Collective Behavior in Solid-State Plasmas

Abstract

The conditions for the existence of plasma wave instabilities in the plasma formed by the electrons and holes in semiconductors are discussed. The dispersion relations for both the high-frequency optical mode in which electrons and holes move out of phase, and the low-frequency acoustic mode in which electrons and holes move in phase are calculated. Growing acoustic waves are shown to occur for a sufficiently large relative drift velocity of the electrons and holes, and the boundary between growing and damped waves is determined for various electron-hole temperature ratios. Growth rates are calculated for several cases of interest; when the influence of impurity and phonon scattering on the electron-hole behavior is taken into account it is concluded that InSb is perhaps the most promising semiconductor in which to observe such instabilities. An investigation of the hole and electron temperatures and the relative electron-hole drift velocity as a function of field strength is carried out for InSb.
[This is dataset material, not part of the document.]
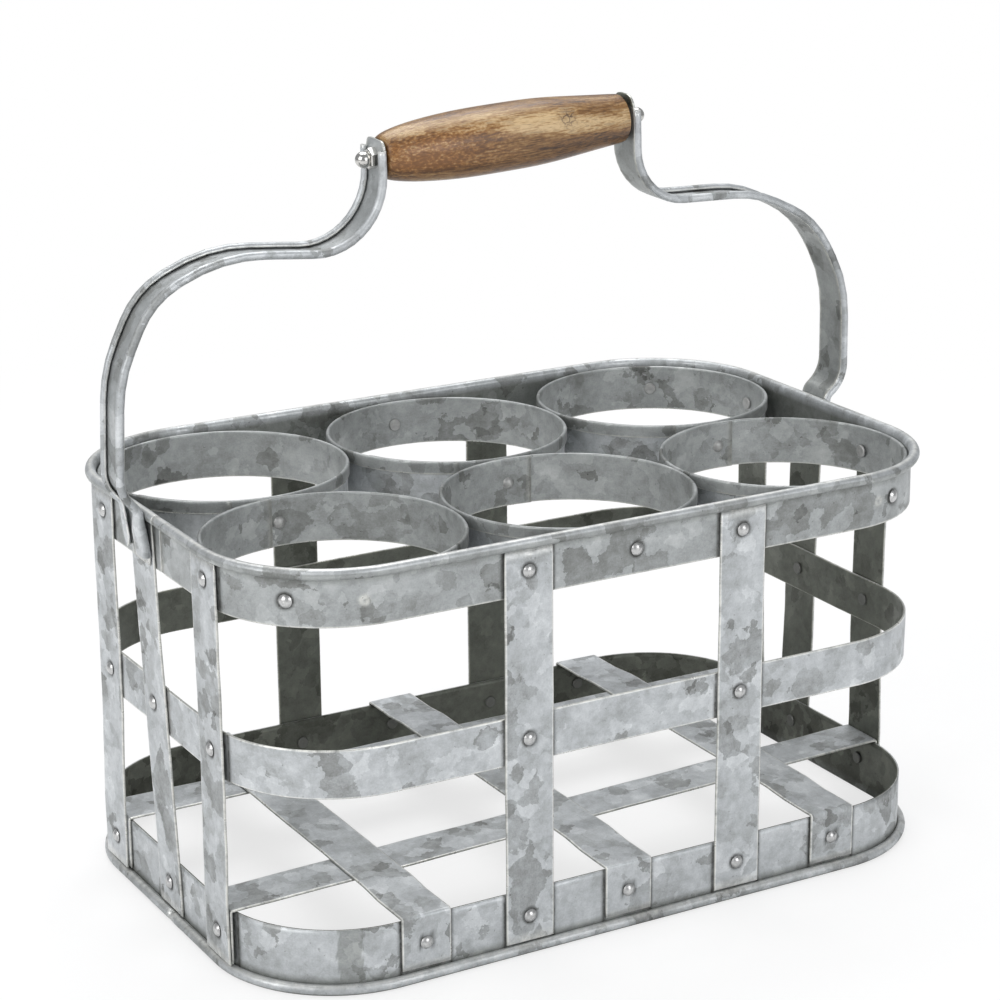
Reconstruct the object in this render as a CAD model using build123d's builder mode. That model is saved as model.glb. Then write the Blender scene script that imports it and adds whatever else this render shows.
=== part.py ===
from build123d import *
import math
import os

# Six-cup bottle caddy in galvanised sheet steel, with a turned wooden grip.
# Millimetres. X runs along the caddy, -Y is its front, +Z is up, the floor is Z = 0.

os.makedirs("parts", exist_ok=True)

# Plan of the bands, taken on their inner faces
half_length = 146.4
half_width = 94.55
corner_radius = 47.2
sheet = 1.0                 # bands and straps are cut from one gauge
seam_y = -6.5               # where the two ends of each band meet, on the left end
seam_gap = 0.3

# Heights of the three bands
base_top = 25.0
middle_low = 75.0
middle_high = 93.5
rim_low = 138.5
rim_bead_z = 158.5          # centre of the rolled rim

# Rolled beads on the rim and on the foot
bead_radius = 2.1
bead_turn = 290.0           # degrees of roll after the sheet leaves the wall
foot_flat = 0.15            # worn off the foot bead, so that it stands flat
foot_bead_z = bead_radius - foot_flat

# Straps
strap_width = 20.0
end_strap_width = 20.5
strap_low = 4.6
strap_high = 156.2
strap_x = 45.5              # the front and back straps stand at -45.5 and +45.5

# Rivets
rivet_top_z = 148.0
rivet_middle_z = 84.3
rivet_base_z = 14.6
shank_radius = 1.3
hole_radius = 1.35
head_radius = 2.5
head_height = 1.3
tail_radius = 2.5
tail_height = 0.8

# Cup rings: six slightly oval hoops in two rows of three
cup_pitch = 97.6
cup_y = 47.3
cup_wall_x = 47.85          # outer half-axes of the wall
cup_wall_y = 46.35
cup_sheet = 0.8
cup_low = 138.8
cup_high = 157.8
cup_hem = 5.0               # the top edge is folded outward and down by this much
cup_lap = 0.9               # step where the hoop's inner end lies over its start

# Floor straps
floor_strap_width = 20.0
floor_flap_low = 5.0
cross_flap_low = 5.2

# Handle. Its two arms stand upright in a frame of their own, which leans forward on the feet;
# heights in that frame are measured from the handle's foot line.
handle_place = Location((0, 7.6, 140), (2.0, 0, 0))
arm_width = 17.6
arm_sheet = 0.9
arm_roll = 1.65             # outer radius of the rolled edges
arm_roll_hollow = 0.75
arm_foot_x = half_length + 2 * sheet + arm_sheet / 2
rod_x = 1.55                # the rod's middle, and its slope: the right end is the higher
rod_height = 142.2
rod_tilt = 2.785
rod_radius = 2.0
tab_along = 53.5            # the arms' upright tabs, measured along the rod
tongue_width = 13.6
grip_bore = 2.08
arm_hole = 2.05
nut_bore = 2.03
nut_flats = 7.0
nut_hex_height = 3.2
nut_dome_radius = 3.1


# Bands. Each is one strip bent round the rounded rectangle and swept from seam to seam.
outward_start = Plane(origin=(-half_length, seam_y + seam_gap / 2, 0), x_dir=(-1, 0, 0), z_dir=(0, 1, 0))

with BuildLine() as band_path:
    FilletPolyline(
        (-half_length, seam_y + seam_gap / 2),
        (-half_length, half_width),
        (half_length, half_width),
        (half_length, -half_width),
        (-half_length, -half_width),
        (-half_length, seam_y - seam_gap / 2),
        radius=corner_radius,
    )

# Where the rivets of each level go: (x, y, outward x, outward y)
face_places = []
for x in (-strap_x, strap_x):
    for out in (-1, 1):
        face_places.append((x, out * half_width, 0, out))

# End straps as (side, name, centre at the top, centre at the foot, rivets' Y at the three levels).
# They were set by hand: the middle ones lean, and the left and right ends differ.
end_straps = (
    (-1, "left_end_strap_rear", 47.0, 47.0, (46.5, 46.5, 46.5)),
    (-1, "left_end_strap_middle", 9.5, -4.2, (None, 5.0, -3.0)),
    (-1, "left_end_strap_front", -45.6, -49.2, (-46.0, -47.0, -49.0)),
    (1, "right_end_strap_rear", 45.0, 45.0, (45.0, 45.0, 45.0)),
    (1, "right_end_strap_middle", 6.0, 10.3, (None, 8.0, 10.0)),
    (1, "right_end_strap_front", -38.6, -38.0, (-37.6, -37.4, -37.4)),
)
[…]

It is shown that moderate field strengths (∼100 v/cm) suffice to produce electron-hole drifts of the required order of magnitude for the observation of plasma wave instability; however, the scattering mechanisms present are sufficiently effective that it appears marginal whether the other condition (long hole relaxation times) necessary for the observation of the plasma wave instability is achievable in practice. In an Appendix the conditions for the occurrence of similar plasma wave instabilities in semimetals are analyzed briefly.